Not surprisingly, the burden to live up to the Sabbath image most often fell on frontman Ozzy & through his sheer ability to survive relatively unscathed (a true miracle considering the same demons would have killed a lesser man long ago), he's managed to easily introduce the Sabbath legacy to several new generations of fans with his present position as one of the most recognized pop culture figures on the planet. The band went on to experience multiple line-up changes, with Iommi the only constant presence in the group through the years. A total of no less than 30 musicians have at one time been members, with 7 different singers after Ozzy's departure. The self-titled debut album has since been credited with spawning stoner rock, doom metal & goth and in 1989, Kerrang! magazine listed it 31 among the 100 greatest heavy metal albums of all time. In 2003, Rolling Stone ranked it 241 on its list of the 500 greatest albums of all time. MTV ranked them the greatest metal band of all time & they placed 2nd in VH1's 100 greatest artists of hard rock behind Zeppelin. Having reformed with Ozzy at the helm to often headline metal-fests, to date, Black Sabbath have sold over 100 million records worldwide.
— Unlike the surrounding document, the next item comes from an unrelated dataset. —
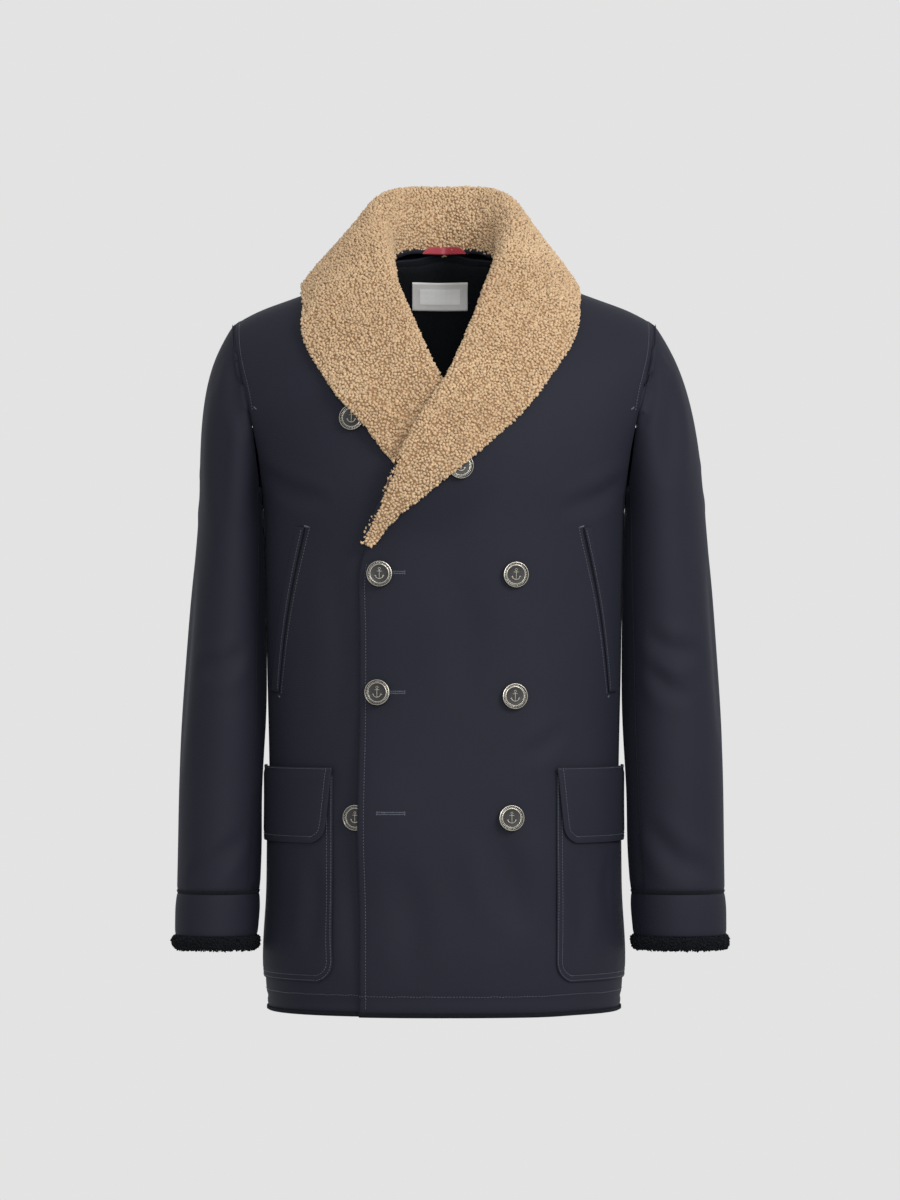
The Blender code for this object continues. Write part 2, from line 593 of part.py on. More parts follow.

In 2006, they were inducted into the Rock and Roll Hall of Fame & were later included among Rolling Stone's list of 100 greatest artists of all time. Their merchandising is a guaranteed bonafide self-sufficient industry for years to come. With their sheen on practically every band from Black Flag to Nirvana, their resonating pure power is evidently here to stay. And that's a great thing. Not bad at all for a band whom despite its fame, hype, popularity, adulation, worship, superstardom & of course respect, Ozzy had once viewed in a humble manner: "To us, being in a successful group seemed the quickest way out of the fucking slums." Indeed.